La enóloga local Marta Ferrer fue la primera en certificar lo que los paladares profanos ya advertían: el vino “con piano” era “superior”. Lo acredita asimismo un informe del Centro Tecnológico del Vino (Vitec), laboratorio gigante a las afueras de Falset por el que paseamos entre probetas, reactivos químicos y centrifugadoras. Los siete expertos que participaron en el estudio percibieron mejoras en la intensidad aromática, la untuosidad y la permanencia del vino. Más cauto es el periodista José Peñín, impulsor de la célebre Guía Peñín, que hizo una comparativa a ciegas entre ambas modalidades y solo advirtió “diferencias pequeñas”. “El piano transmite minivibraciones que contribuyen al envejecimiento y evolución”, anota, “pero la experiencia habría necesitado de más tiempo. Y yo habría escogido una variedad más expresiva que la syrah. Con la garnacha, más dúctil, sensible y autóctona, acaso el resultado fuera mejor”.

Hay algo de romántico y novelesco en las peripecias de Lluís Capdevila, paradigma no solo de imaginación enomusicológica, sino de hombre hecho a sí mismo. Natural de un pueblito de 2.800 habitantes, descubrió su vocación gracias a un llavero infantil que reproducía una escala mayor con sus siete botones cuadrados. “Aquello era mejor que un scalextric”, evoca en la empinada plaza de la Quartera de Falset. Aprendió solfeo con un payés y no cejó hasta que su padre le apuntó a clases de música en el sótano de una tienda de Reus. Allí fue donde Gabi Martí, un pianista que tocaba en hoteles de Salou, le enseñó las melodías de Ob-La-Di, Ob-La-Da o Every Breath You Take. El joven Capdevila acabó cursando Derecho a su pesar, por aquello de no contravenir los deseos familiares. Abnegado como buen hijo de la comarca, obtuvo la licenciatura, culminó un máster de Propiedad Intelectual en Estocolmo y obtuvo plaza “con un sueldo muy apañado” en un bufete de Barcelona. Pero el día que descubrió las becas Fulbright tomó un tren nocturno hasta Chamartín y presentó su candidatura. Había más de 100 aspirantes para aquella plaza en la Universidad neoyorquina de Stony Brook. Se la concedieron a él. Para entonces, la oposición familiar se había desvanecido.
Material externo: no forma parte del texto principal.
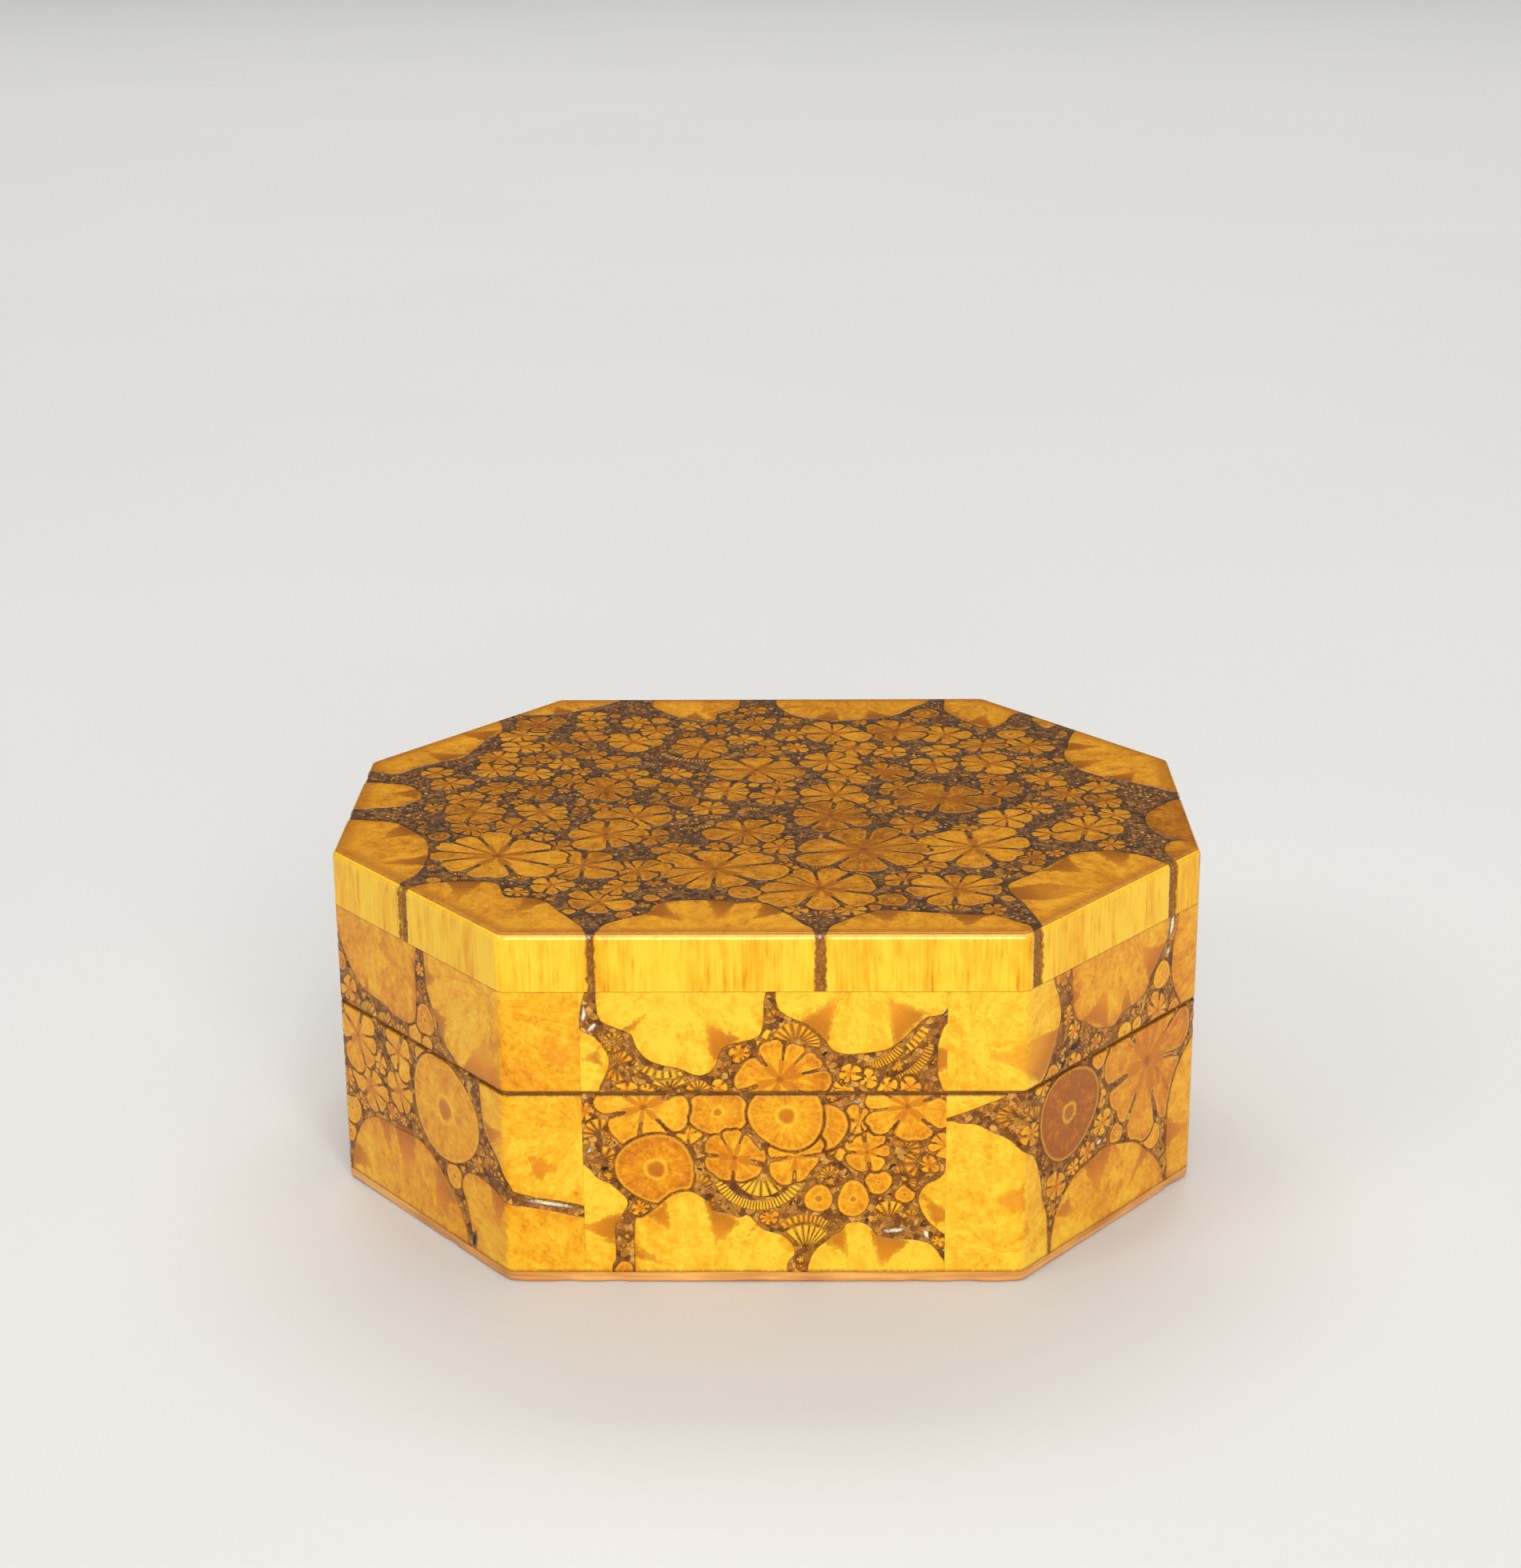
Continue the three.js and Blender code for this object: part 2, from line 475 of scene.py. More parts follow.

El día de la graduación, el pianista Billy Joel, antiguo alumno del campus, pronunció unas palabras ante aquellos chavales brillantes. “En esta vida, si no haces lo que te gusta, estás perdiendo el tiempo”, enfatizó. En ese momento, un pipiolo del interior de Tarragona levantó la vista y pensó: “Están hablando de mí”.

Capdevila, tocando el piano en la bodega.
Capdevila, tocando el piano en la bodega.

Capdevila tiene hoy 38 años, acaba de ser papá (de Gonzalo, muy guapo), dirige un máster de Composición en la Universidad de La Rioja y en febrero debutará como director artístico del Reus Jazz Cava, nuevo proyecto municipal para dotar de contenidos al Castell del Cambrer, reliquia medieval de la ciudad. El concejal de Cultura, Daniel Recasens, lo desvela entusiasmado: “Recuperamos un espacio histórico semiabandonado, al pie de la iglesia prioral. Devolvemos el jazz a Reus y, de paso, embellecemos el hecho cultural”.

Lluís sonríe a su lado. Acaban de confirmarle para junio dos días en los estudios Sierra de Atenas, donde grabará su próximo álbum. El hombre que en Nueva York se ganaba las habichuelas amenizando un local de fusión asiática y como organista de una iglesia afroamericana del Bronx ha regresado a casa por un brindis del destino. “No sé gran cosa de enología”, se despide, “pero he aprendido a apreciar el olor sincero del vino. Nunca te engaña. Es el olor de la tierra que te vio crecer”.